> [Stated problem]
Which lines run from the first one up to and including the one with "nose_round = 0.8; // [0.3:0.05:0.9]"? Print exactly those.

— begin Dataset section —

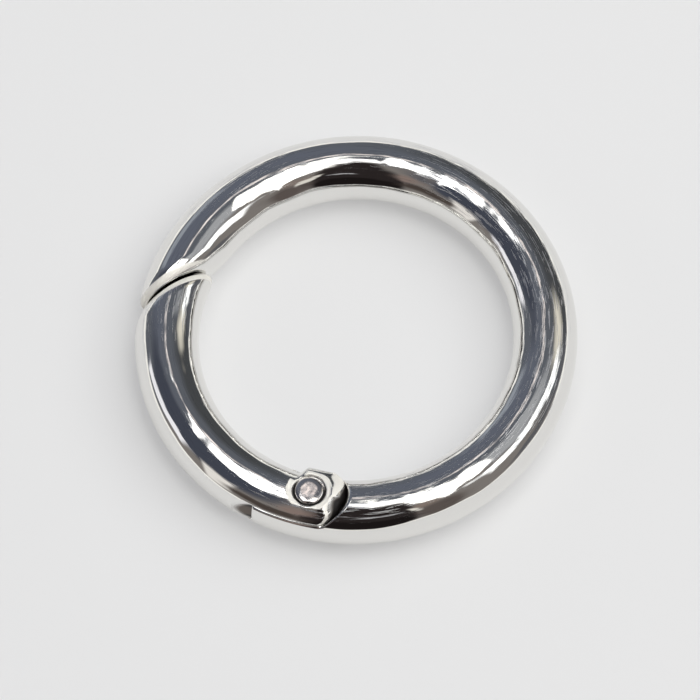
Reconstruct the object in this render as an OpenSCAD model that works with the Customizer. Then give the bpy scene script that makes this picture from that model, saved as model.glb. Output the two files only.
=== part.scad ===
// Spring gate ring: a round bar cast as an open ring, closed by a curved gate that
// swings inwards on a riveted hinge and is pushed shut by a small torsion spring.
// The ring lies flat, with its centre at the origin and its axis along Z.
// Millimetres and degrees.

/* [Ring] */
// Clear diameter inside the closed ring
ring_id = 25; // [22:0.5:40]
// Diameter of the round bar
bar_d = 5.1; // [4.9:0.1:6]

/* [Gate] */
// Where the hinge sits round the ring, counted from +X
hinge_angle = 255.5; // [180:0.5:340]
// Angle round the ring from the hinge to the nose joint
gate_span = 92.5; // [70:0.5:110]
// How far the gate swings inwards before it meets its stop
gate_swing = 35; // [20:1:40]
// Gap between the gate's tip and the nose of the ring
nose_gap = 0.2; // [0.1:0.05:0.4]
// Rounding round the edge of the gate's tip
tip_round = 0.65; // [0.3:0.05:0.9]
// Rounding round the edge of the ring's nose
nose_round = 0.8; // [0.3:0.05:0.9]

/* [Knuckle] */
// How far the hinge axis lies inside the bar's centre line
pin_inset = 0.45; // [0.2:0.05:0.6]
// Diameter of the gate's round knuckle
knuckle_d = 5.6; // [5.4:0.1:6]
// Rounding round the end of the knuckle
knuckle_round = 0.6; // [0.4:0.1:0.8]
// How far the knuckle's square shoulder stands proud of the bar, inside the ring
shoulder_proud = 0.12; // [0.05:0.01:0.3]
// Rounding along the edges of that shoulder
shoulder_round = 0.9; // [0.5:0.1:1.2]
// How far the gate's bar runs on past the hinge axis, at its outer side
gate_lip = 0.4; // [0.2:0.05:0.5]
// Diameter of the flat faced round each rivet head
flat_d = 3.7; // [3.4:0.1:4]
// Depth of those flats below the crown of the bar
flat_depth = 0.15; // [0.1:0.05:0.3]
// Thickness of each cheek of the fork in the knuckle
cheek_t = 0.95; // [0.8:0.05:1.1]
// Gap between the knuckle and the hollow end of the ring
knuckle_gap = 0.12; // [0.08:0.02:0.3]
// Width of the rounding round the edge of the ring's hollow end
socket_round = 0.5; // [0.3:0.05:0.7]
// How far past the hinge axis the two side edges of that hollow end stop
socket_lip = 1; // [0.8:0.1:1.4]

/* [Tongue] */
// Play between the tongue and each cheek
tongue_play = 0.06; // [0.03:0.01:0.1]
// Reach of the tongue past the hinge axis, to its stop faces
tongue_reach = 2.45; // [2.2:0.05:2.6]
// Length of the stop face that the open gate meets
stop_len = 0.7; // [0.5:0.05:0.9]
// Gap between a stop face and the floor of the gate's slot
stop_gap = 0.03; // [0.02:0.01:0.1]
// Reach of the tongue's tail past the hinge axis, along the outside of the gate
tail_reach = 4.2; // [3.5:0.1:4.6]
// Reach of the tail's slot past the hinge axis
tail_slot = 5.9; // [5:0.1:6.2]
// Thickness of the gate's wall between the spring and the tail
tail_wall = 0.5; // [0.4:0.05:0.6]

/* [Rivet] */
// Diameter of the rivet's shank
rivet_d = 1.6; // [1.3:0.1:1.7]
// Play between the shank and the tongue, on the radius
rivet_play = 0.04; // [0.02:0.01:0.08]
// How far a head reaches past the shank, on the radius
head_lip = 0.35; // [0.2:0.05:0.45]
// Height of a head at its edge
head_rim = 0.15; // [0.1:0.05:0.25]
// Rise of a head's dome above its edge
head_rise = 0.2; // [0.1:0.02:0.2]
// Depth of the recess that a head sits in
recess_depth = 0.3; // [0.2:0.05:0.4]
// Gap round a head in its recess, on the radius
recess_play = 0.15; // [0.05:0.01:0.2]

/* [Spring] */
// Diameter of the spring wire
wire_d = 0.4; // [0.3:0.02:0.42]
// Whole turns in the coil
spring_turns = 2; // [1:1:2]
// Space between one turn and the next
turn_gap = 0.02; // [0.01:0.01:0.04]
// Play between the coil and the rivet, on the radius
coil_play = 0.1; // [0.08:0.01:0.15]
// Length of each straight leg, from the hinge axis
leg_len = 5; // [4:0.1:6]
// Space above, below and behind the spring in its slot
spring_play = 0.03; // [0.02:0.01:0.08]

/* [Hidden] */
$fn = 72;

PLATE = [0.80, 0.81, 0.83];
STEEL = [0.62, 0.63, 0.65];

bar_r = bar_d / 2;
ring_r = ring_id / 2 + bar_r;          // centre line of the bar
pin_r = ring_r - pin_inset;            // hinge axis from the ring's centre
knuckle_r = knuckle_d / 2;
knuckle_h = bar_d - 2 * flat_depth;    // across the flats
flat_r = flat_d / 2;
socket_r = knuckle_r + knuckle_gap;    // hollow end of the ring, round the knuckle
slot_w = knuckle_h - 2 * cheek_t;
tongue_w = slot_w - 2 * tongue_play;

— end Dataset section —

> [Exercise solution]
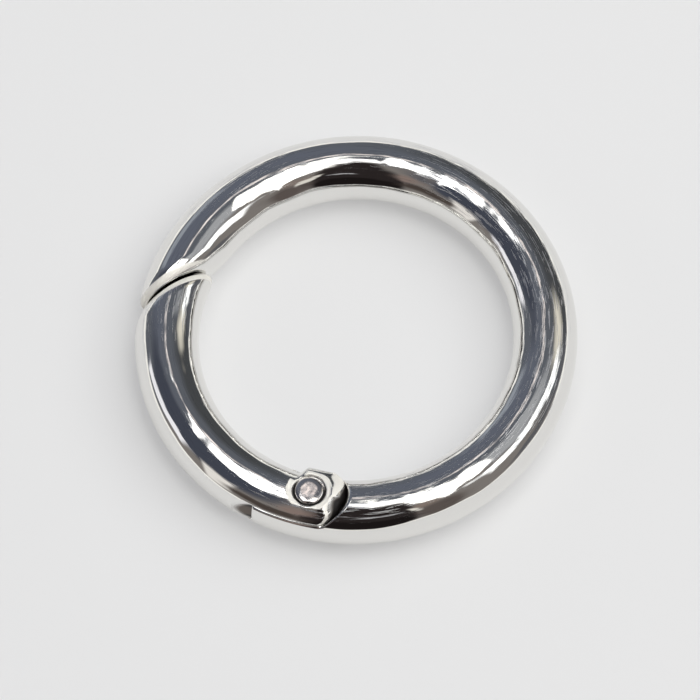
Reconstruct the object in this render as an OpenSCAD model that works with the Customizer. Then give the bpy scene script that makes this picture from that model, saved as model.glb. Output the two files only.
=== part.scad ===
// Spring gate ring: a round bar cast as an open ring, closed by a curved gate that
// swings inwards on a riveted hinge and is pushed shut by a small torsion spring.
// The ring lies flat, with its centre at the origin and its axis along Z.
// Millimetres and degrees.

/* [Ring] */
// Clear diameter inside the closed ring
ring_id = 25; // [22:0.5:40]
// Diameter of the round bar
bar_d = 5.1; // [4.9:0.1:6]

/* [Gate] */
// Where the hinge sits round the ring, counted from +X
hinge_angle = 255.5; // [180:0.5:340]
// Angle round the ring from the hinge to the nose joint
gate_span = 92.5; // [70:0.5:110]
// How far the gate swings inwards before it meets its stop
gate_swing = 35; // [20:1:40]
// Gap between the gate's tip and the nose of the ring
nose_gap = 0.2; // [0.1:0.05:0.4]
// Rounding round the edge of the gate's tip
tip_round = 0.65; // [0.3:0.05:0.9]
// Rounding round the edge of the ring's nose
nose_round = 0.8; // [0.3:0.05:0.9]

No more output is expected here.